Even if the models eventually prove to be right “why should we worry about a rise of two degrees Celsius?” asks Spiegelhalter. Because of weather, extreme weather to be more precise. Climate scientists tell us we can expect more frequent droughts, floods and storms – though the evidence for such thus far is much less than convincing (see Roger Pielke Jr.’s work). But that’s only part of the problem. Environmental engineers use a technique called Extreme Value Theory to allow for the occurrence of really extreme (e.g. once in a thousand years) events which will test their structures to the absolute limit. This relies upon collecting a lot of data about past extreme events, but in a warming world, Spiegelhalter tells us, this data becomes rapidly obsolete and hence the predictions of extreme value theory, which rely upon overall stable conditions, become increasingly unreliable. Hence our ability to plan for such events is reduced, placing society at risk.
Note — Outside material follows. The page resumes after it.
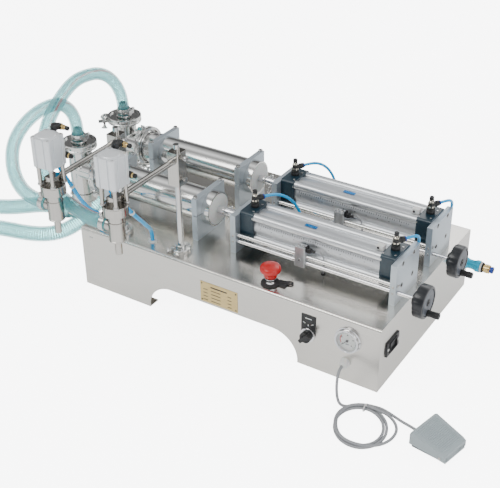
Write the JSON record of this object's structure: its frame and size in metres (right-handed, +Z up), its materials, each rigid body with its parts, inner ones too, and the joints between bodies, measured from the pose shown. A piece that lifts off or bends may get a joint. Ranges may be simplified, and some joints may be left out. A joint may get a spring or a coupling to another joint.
{
  "type": "piston liquid filler",
  "caption": "Bench piston liquid filler: paired horizontal cylinders, check valves, shut-off nozzles, hoses and a foot switch.",
  "frame": {"origin": "centre of the cabinet's footprint, on the surface that it stands on", "axes": "+X towards the handwheels, +Y towards the back of the cabinet, +Z up"},
  "size_m": [1.5574, 0.8721, 0.434],
  "materials": {
    "stainless": "brushed",
    "polished": "polished",
    "chrome": "polished",
    "anodised": "satin anodised",
    "barrel": "satin anodised",
    "cap": "satin",
    "ptfe": "matt",
    "black": "matt",
    "controls": "satin",
    "hose": "clear",
    "blue_tube": "gloss",
    "grey": "satin",
    "cable": "matt",
    "white": "satin",
    "red": "gloss",
    "brass": "polished",
    "blue": "anodised",
    "charcoal": "satin",
    "gold": "satin",
    "pedal": "textured"
  },
  "bodies": {
    "machine": {"cabinet_shell": "stainless", "side_panels": "stainless", "base_flange": "stainless", "saddles": "anodised", "liquid_cylinders": "polished", "valve_bodies": "polished", "tri_clamps": "polished", "hose_barbs": "polished", "air_barrels": "barrel", "barrel_end_caps": "cap", "end_plates": "anodised", "guide_rods": "polished", "flow_controls": "controls", "hose_clamps": "polished", "nozzle_columns": "polished", "nameplate": "gold", "switch_legends": "controls", "power_inlet": "black", "chrome_bezels": "chrome", "grommets": "white", "air_inlet_core": "brass", "front_outlet_hose": "hose", "rear_outlet_hose": "hose", "front_suction_hose": "hose", "rear_suction_hose": "hose", "front_sensor_cable": "cable", "rear_sensor_cable": "cable", "left_nozzle_air_tube": "blue_tube", "right_nozzle_air_tube": "blue_tube", "cylinder_air_tubes": "blue_tube", "pedal_cable": "cable", "pedal_cable_coil": "cable", "pedal_base": "grey"},
    "front_piston": {"front_liquid_piston": "ptfe", "front_piston_rod": "chrome"},
    "front_wheel": {"front_handwheel": "charcoal", "front_adjusting_screw": "chrome"},
    "front_stroke_stop": {"front_stroke_block": "barrel"},
    "front_inlet_valve": {"front_inlet_poppet": "ptfe"},
    "front_outlet_valve": {"front_outlet_poppet": "ptfe"},
    "rear_piston": {"rear_liquid_piston": "ptfe", "rear_piston_rod": "chrome"},
    "rear_wheel": {"rear_handwheel": "charcoal", "rear_adjusting_screw": "chrome"},
    "rear_stroke_stop": {"rear_stroke_block": "barrel"},
    "rear_inlet_valve": {"rear_inlet_poppet": "ptfe"},
    "rear_outlet_valve": {"rear_outlet_poppet": "ptfe"},
    "left_nozzle": {"left_nozzle_arm": "polished", "left_nozzle_actuator": "barrel", "left_nozzle_body": "polished"},
    "left_shutoff": {"left_nozzle_stem": "polished"},
    "right_nozzle": {"right_nozzle_arm": "polished", "right_nozzle_actuator": "barrel", "right_nozzle_body": "polished"},
    "right_shutoff": {"right_nozzle_stem": "polished"},
    "stop": {"stop_button": "red"},
    "selector": {"selector_knob": "black"},
    "needle": {"gauge_needle": "black"},
    "inlet_sleeve": {"air_inlet_sleeve": "blue"},
    "treadle": {"pedal_treadle": "pedal"}
  },
  "joints": [
    {"name": "front_filling_stroke", "type": "slide", "parent": "machine", "child": "front_piston", "axis": [-1, 0, 0], "range_m": [0, 0.23]},
    {"name": "front_handwheel_turn", "type": "hinge", "parent": "machine", "child": "front_wheel", "pos_m": [0.38, -0.119, 0.165], "axis": [1, 0, 0], "range_deg": [-1800, 1800]},
    {"name": "front_stroke_setting", "type": "slide", "parent": "machine", "child": "front_stroke_stop", "axis": [1, 0, 0], "range_m": [-0.04, 0.04], "deforming": ["front_sensor_cable"]},
    {"name": "front_inlet_lift", "type": "slide", "parent": "machine", "child": "front_inlet_valve", "axis": [0, 0, 1], "range_m": [0, 0.008], "stiffness_N_per_m": 100, "springref_m": -0.004},
    {"name": "front_outlet_lift", "type": "slide", "parent": "machine", "child": "front_outlet_valve", "axis": [0, 0, 1], "range_m": [0, 0.008], "stiffness_N_per_m": 100, "springref_m": -0.004},
    {"name": "rear_filling_stroke", "type": "slide", "parent": "machine", "child": "rear_piston", "axis": [-1, 0, 0], "range_m": [0, 0.23]},
    {"name": "rear_handwheel_turn", "type": "hinge", "parent": "machine", "child": "rear_wheel", "pos_m": [0.38, 0.037, 0.165], "axis": [1, 0, 0], "range_deg": [-1800, 1800]},
    {"name": "rear_stroke_setting", "type": "slide", "parent": "machine", "child": "rear_stroke_stop", "axis": [1, 0, 0], "range_m": [-0.04, 0.04], "deforming": ["rear_sensor_cable"]},
    {"name": "rear_inlet_lift", "type": "slide", "parent": "machine", "child": "rear_inlet_valve", "axis": [0, 0, 1], "range_m": [0, 0.008], "stiffness_N_per_m": 100, "springref_m": -0.004},
    {"name": "rear_outlet_lift", "type": "slide", "parent": "machine", "child": "rear_outlet_valve", "axis": [0, 0, 1], "range_m": [0, 0.008], "stiffness_N_per_m": 100, "springref_m": -0.004},
    {"name": "left_nozzle_height", "type": "slide", "parent": "machine", "child": "left_nozzle", "axis": [0, 0, 1], "range_m": [-0.03, 0.03], "deforming": ["front_outlet_hose", "left_nozzle_air_tube"]},
    {"name": "left_nozzle_opening", "type": "slide", "parent": "left_nozzle", "child": "left_shutoff", "axis": [0, 0, 1], "range_m": [0, 0.012], "stiffness_N_per_m": 400, "springref_m": -0.01},
    {"name": "right_nozzle_height", "type": "slide", "parent": "machine", "child": "right_nozzle", "axis": [0, 0, 1], "range_m": [-0.03, 0.03], "deforming": ["rear_outlet_hose", "right_nozzle_air_tube"]},
    {"name": "right_nozzle_opening", "type": "slide", "parent": "right_nozzle", "child": "right_shutoff", "axis": [0, 0, 1], "range_m": [0, 0.012], "stiffness_N_per_m": 400, "springref_m": -0.01},
    {"name": "stop_press", "type": "slide", "parent": "machine", "child": "stop", "axis": [0, 0, -1], "range_m": [0, 0.0025]},
    {"name": "selector_turn", "type": "hinge", "parent": "machine", "child": "selector", "pos_m": [0.199, -0.215, 0.076], "axis": [0, 1, 0], "range_deg": [0, 90]},
    {"name": "needle_turn", "type": "hinge", "parent": "machine", "child": "needle", "pos_m": [0.281, -0.212, 0.095], "axis": [0, 1, 0], "range_deg": [0, 270]},
    {"name": "inlet_sleeve_slide", "type": "slide", "parent": "machine", "child": "inlet_sleeve", "axis": [1, 0, 0], "range_m": [0, 0.008]},
    {"name": "treadle_press", "type": "hinge", "parent": "machine", "child": "treadle", "pos_m": [0.52133, -0.28485, 0.0075], "axis": [-0.225, -0.9744, 0], "range_deg": [0, 2.5], "stiffness_Nm_per_rad": 11, "springref_deg": -1.15}
  ],
  "couplings": [
    {"joint": "front_stroke_setting", "follows": "front_handwheel_turn", "m_per_rad": 0.001273},
    {"joint": "rear_stroke_setting", "follows": "rear_handwheel_turn", "m_per_rad": 0.001273}
  ]
}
This sounds all quite reasonable but again, it is reliant upon the unproven hypothesis that patterns of extreme weather events will change/are changing due to global warming, which in fact is also not happening – for the past 15 years or so, global surface temperatures have not increased at anything like the pace that was predicted by the climate scientists’ models; indeed they have not increased by a statistically significant amount at all in any dataset.

Climate Change by Numbers? A for effort, C- for attainment.